## Given instruction
Below is a block of data; give all of it again word for word.
____________________
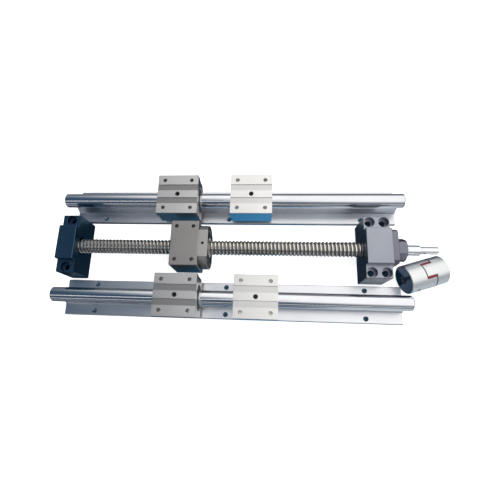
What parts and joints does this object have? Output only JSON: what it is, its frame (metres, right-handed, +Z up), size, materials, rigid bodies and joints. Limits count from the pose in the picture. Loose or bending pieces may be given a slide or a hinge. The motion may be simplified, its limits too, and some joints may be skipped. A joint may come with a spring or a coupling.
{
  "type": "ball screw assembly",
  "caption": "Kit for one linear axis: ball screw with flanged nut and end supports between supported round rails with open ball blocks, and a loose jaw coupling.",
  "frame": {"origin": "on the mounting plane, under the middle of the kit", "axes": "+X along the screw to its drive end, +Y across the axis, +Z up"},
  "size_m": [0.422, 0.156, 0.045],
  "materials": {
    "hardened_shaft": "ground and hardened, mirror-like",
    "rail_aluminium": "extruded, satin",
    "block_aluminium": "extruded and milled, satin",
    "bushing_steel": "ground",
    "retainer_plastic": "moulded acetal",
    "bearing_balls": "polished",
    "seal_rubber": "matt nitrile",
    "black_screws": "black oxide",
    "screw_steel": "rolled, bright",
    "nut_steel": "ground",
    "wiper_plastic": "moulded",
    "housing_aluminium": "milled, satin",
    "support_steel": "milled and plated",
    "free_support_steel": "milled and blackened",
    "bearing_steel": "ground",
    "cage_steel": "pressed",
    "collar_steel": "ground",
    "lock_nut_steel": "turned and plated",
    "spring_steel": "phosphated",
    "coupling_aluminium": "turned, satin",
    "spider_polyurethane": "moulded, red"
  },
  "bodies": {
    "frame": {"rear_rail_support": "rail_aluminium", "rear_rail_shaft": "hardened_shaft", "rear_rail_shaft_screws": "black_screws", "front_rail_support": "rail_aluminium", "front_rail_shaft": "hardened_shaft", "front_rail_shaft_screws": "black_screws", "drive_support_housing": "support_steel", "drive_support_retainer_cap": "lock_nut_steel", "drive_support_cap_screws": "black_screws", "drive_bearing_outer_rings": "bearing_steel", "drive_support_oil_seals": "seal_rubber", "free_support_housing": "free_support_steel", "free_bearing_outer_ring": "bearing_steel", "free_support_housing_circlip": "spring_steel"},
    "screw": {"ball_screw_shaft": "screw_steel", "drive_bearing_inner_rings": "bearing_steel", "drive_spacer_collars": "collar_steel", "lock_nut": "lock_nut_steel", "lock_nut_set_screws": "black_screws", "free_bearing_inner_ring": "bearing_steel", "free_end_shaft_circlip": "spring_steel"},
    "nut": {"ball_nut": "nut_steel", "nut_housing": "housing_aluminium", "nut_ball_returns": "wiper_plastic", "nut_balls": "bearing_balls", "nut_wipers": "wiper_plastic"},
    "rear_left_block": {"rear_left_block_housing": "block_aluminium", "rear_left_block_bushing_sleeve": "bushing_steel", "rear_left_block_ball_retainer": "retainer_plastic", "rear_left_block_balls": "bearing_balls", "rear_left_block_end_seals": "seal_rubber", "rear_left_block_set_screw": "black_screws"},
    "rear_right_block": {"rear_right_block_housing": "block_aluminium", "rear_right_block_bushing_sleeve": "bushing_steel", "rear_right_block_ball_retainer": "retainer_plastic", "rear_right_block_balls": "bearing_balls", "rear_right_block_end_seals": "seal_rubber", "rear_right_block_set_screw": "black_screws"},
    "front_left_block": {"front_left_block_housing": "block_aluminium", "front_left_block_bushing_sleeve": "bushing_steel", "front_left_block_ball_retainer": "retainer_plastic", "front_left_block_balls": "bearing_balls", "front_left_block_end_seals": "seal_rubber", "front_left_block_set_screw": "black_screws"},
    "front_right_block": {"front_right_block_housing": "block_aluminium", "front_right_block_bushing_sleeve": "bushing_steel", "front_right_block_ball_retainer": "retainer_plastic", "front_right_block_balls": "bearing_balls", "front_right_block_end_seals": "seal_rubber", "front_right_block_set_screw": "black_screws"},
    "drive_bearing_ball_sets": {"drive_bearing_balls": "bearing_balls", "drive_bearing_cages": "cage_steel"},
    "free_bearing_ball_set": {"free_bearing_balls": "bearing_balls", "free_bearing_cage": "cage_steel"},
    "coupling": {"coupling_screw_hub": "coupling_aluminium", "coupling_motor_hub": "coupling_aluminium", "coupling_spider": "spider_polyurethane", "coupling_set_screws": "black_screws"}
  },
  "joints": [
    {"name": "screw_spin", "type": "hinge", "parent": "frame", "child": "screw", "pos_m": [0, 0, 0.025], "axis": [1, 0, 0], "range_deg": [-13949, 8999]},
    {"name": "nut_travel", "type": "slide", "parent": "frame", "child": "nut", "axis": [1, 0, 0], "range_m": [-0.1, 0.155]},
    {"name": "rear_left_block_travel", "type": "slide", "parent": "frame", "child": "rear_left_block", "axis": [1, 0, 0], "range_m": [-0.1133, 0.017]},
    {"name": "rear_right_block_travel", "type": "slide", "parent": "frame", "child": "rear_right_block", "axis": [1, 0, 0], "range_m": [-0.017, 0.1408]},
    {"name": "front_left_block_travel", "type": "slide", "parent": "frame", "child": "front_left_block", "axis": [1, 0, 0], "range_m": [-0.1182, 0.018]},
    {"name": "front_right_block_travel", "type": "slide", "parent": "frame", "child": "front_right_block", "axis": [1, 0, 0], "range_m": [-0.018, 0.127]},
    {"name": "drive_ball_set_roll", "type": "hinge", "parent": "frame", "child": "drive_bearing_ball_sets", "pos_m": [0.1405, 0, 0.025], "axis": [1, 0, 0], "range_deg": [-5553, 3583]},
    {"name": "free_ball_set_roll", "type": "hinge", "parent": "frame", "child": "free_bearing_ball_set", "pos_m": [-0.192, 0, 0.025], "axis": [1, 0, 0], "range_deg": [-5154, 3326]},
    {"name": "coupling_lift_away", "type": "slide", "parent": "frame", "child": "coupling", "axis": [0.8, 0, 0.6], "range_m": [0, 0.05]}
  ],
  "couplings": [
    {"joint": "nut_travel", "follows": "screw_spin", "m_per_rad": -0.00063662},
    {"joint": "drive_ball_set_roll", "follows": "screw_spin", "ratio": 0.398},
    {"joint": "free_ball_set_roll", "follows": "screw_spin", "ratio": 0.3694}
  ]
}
____________________
## The result
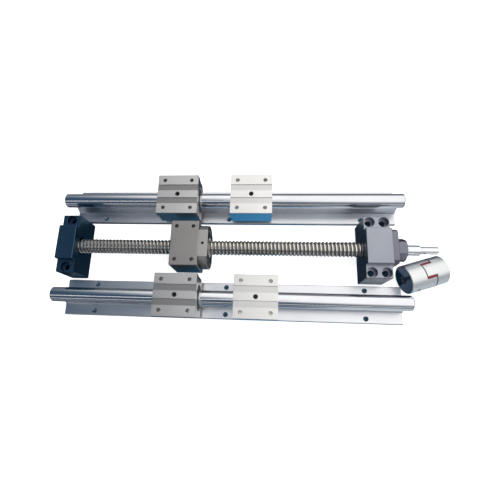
What parts and joints does this object have? Output only JSON: what it is, its frame (metres, right-handed, +Z up), size, materials, rigid bodies and joints. Limits count from the pose in the picture. Loose or bending pieces may be given a slide or a hinge. The motion may be simplified, its limits too, and some joints may be skipped. A joint may come with a spring or a coupling.
{
  "type": "ball screw assembly",
  "caption": "Kit for one linear axis: ball screw with flanged nut and end supports between supported round rails with open ball blocks, and a loose jaw coupling.",
  "frame": {"origin": "on the mounting plane, under the middle of the kit", "axes": "+X along the screw to its drive end, +Y across the axis, +Z up"},
  "size_m": [0.422, 0.156, 0.045],
  "materials": {
    "hardened_shaft": "ground and hardened, mirror-like",
    "rail_aluminium": "extruded, satin",
    "block_aluminium": "extruded and milled, satin",
    "bushing_steel": "ground",
    "retainer_plastic": "moulded acetal",
    "bearing_balls": "polished",
    "seal_rubber": "matt nitrile",
    "black_screws": "black oxide",
    "screw_steel": "rolled, bright",
    "nut_steel": "ground",
    "wiper_plastic": "moulded",
    "housing_aluminium": "milled, satin",
    "support_steel": "milled and plated",
    "free_support_steel": "milled and blackened",
    "bearing_steel": "ground",
    "cage_steel": "pressed",
    "collar_steel": "ground",
    "lock_nut_steel": "turned and plated",
    "spring_steel": "phosphated",
    "coupling_aluminium": "turned, satin",
    "spider_polyurethane": "moulded, red"
  },
  "bodies": {
    "frame": {"rear_rail_support": "rail_aluminium", "rear_rail_shaft": "hardened_shaft", "rear_rail_shaft_screws": "black_screws", "front_rail_support": "rail_aluminium", "front_rail_shaft": "hardened_shaft", "front_rail_shaft_screws": "black_screws", "drive_support_housing": "support_steel", "drive_support_retainer_cap": "lock_nut_steel", "drive_support_cap_screws": "black_screws", "drive_bearing_outer_rings": "bearing_steel", "drive_support_oil_seals": "seal_rubber", "free_support_housing": "free_support_steel", "free_bearing_outer_ring": "bearing_steel", "free_support_housing_circlip": "spring_steel"},
    "screw": {"ball_screw_shaft": "screw_steel", "drive_bearing_inner_rings": "bearing_steel", "drive_spacer_collars": "collar_steel", "lock_nut": "lock_nut_steel", "lock_nut_set_screws": "black_screws", "free_bearing_inner_ring": "bearing_steel", "free_end_shaft_circlip": "spring_steel"},
    "nut": {"ball_nut": "nut_steel", "nut_housing": "housing_aluminium", "nut_ball_returns": "wiper_plastic", "nut_balls": "bearing_balls", "nut_wipers": "wiper_plastic"},
    "rear_left_block": {"rear_left_block_housing": "block_aluminium", "rear_left_block_bushing_sleeve": "bushing_steel", "rear_left_block_ball_retainer": "retainer_plastic", "rear_left_block_balls": "bearing_balls", "rear_left_block_end_seals": "seal_rubber", "rear_left_block_set_screw": "black_screws"},
    "rear_right_block": {"rear_right_block_housing": "block_aluminium", "rear_right_block_bushing_sleeve": "bushing_steel", "rear_right_block_ball_retainer": "retainer_plastic", "rear_right_block_balls": "bearing_balls", "rear_right_block_end_seals": "seal_rubber", "rear_right_block_set_screw": "black_screws"},
    "front_left_block": {"front_left_block_housing": "block_aluminium", "front_left_block_bushing_sleeve": "bushing_steel", "front_left_block_ball_retainer": "retainer_plastic", "front_left_block_balls": "bearing_balls", "front_left_block_end_seals": "seal_rubber", "front_left_block_set_screw": "black_screws"},
    "front_right_block": {"front_right_block_housing": "block_aluminium", "front_right_block_bushing_sleeve": "bushing_steel", "front_right_block_ball_retainer": "retainer_plastic", "front_right_block_balls": "bearing_balls", "front_right_block_end_seals": "seal_rubber", "front_right_block_set_screw": "black_screws"},
    "drive_bearing_ball_sets": {"drive_bearing_balls": "bearing_balls", "drive_bearing_cages": "cage_steel"},
    "free_bearing_ball_set": {"free_bearing_balls": "bearing_balls", "free_bearing_cage": "cage_steel"},
    "coupling": {"coupling_screw_hub": "coupling_aluminium", "coupling_motor_hub": "coupling_aluminium", "coupling_spider": "spider_polyurethane", "coupling_set_screws": "black_screws"}
  },
  "joints": [
    {"name": "screw_spin", "type": "hinge", "parent": "frame", "child": "screw", "pos_m": [0, 0, 0.025], "axis": [1, 0, 0], "range_deg": [-13949, 8999]},
    {"name": "nut_travel", "type": "slide", "parent": "frame", "child": "nut", "axis": [1, 0, 0], "range_m": [-0.1, 0.155]},
    {"name": "rear_left_block_travel", "type": "slide", "parent": "frame", "child": "rear_left_block", "axis": [1, 0, 0], "range_m": [-0.1133, 0.017]},
    {"name": "rear_right_block_travel", "type": "slide", "parent": "frame", "child": "rear_right_block", "axis": [1, 0, 0], "range_m": [-0.017, 0.1408]},
    {"name": "front_left_block_travel", "type": "slide", "parent": "frame", "child": "front_left_block", "axis": [1, 0, 0], "range_m": [-0.1182, 0.018]},
    {"name": "front_right_block_travel", "type": "slide", "parent": "frame", "child": "front_right_block", "axis": [1, 0, 0], "range_m": [-0.018, 0.127]},
    {"name": "drive_ball_set_roll", "type": "hinge", "parent": "frame", "child": "drive_bearing_ball_sets", "pos_m": [0.1405, 0, 0.025], "axis": [1, 0, 0], "range_deg": [-5553, 3583]},
    {"name": "free_ball_set_roll", "type": "hinge", "parent": "frame", "child": "free_bearing_ball_set", "pos_m": [-0.192, 0, 0.025], "axis": [1, 0, 0], "range_deg": [-5154, 3326]},
    {"name": "coupling_lift_away", "type": "slide", "parent": "frame", "child": "coupling", "axis": [0.8, 0, 0.6], "range_m": [0, 0.05]}
  ],
  "couplings": [
    {"joint": "nut_travel", "follows": "screw_spin", "m_per_rad": -0.00063662},
    {"joint": "drive_ball_set_roll", "follows": "screw_spin", "ratio": 0.398},
    {"joint": "free_ball_set_roll", "follows": "screw_spin", "ratio": 0.3694}
  ]
}